Richard Wernick

By Brian Potter on April 23, 2013.

Born 1934 in Boston, MA, Richard Wernick’s many awards include the 1977 Pulitzer Prize in Music and three Kennedy Center Friedheim Awards (First Prizes in 1986 and 1991, Second Prize in 1992) – the only two-time First Prize recipient. He received the Alfred I. Dupont Award from the Delaware Symphony Orchestra in 2000 and has been honored by awards from the Ford Foundation, Guggenheim Foundation, National Institute of Arts and Letters, and the National Endowment for the Arts.
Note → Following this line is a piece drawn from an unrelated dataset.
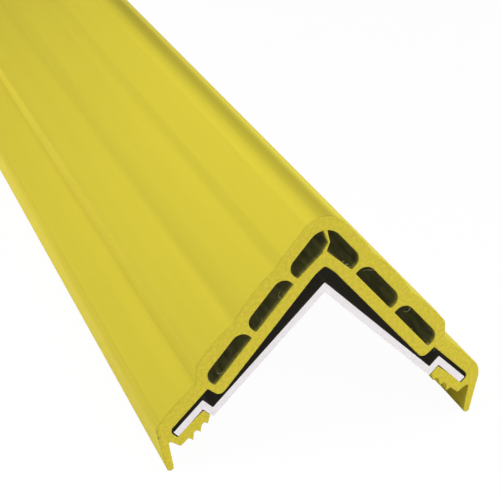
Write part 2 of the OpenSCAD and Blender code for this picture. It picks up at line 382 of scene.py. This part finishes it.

In 2006, he received the Composer of the Year Award from the Classical Recording Foundation, resulting in the funding for an all-Wernick CD on the Bridge label to be released in 2008, which features performances by David Starobin, William Purvis, the Juilliard String Quartet, and the Colorado Quartet. Mr. Wernick became renowned as a teacher during his tenure at the University of Pennsylvania, where he taught from 1968 until his retirement in 1996, and where he was Magnin Professor of Humanities. He has composed numerous solo, chamber, orchestral, vocal, choral, and band compositions, as well as a large body of music for theater, films, ballet, and television. He has been commissioned by some of the world’s leading performers and ensembles, including the Philadelphia Orchestra, National Symphony Orchestra, the American Composers Orchestra, the Juilliard String Quartet, and the Emerson String Quartet. From 1983 to 1989, he served as the Philadelphia Orchestra's consultant for contemporary music, and from 1989 to 1993, he served as a special consultant to Music Director Riccardo Muti.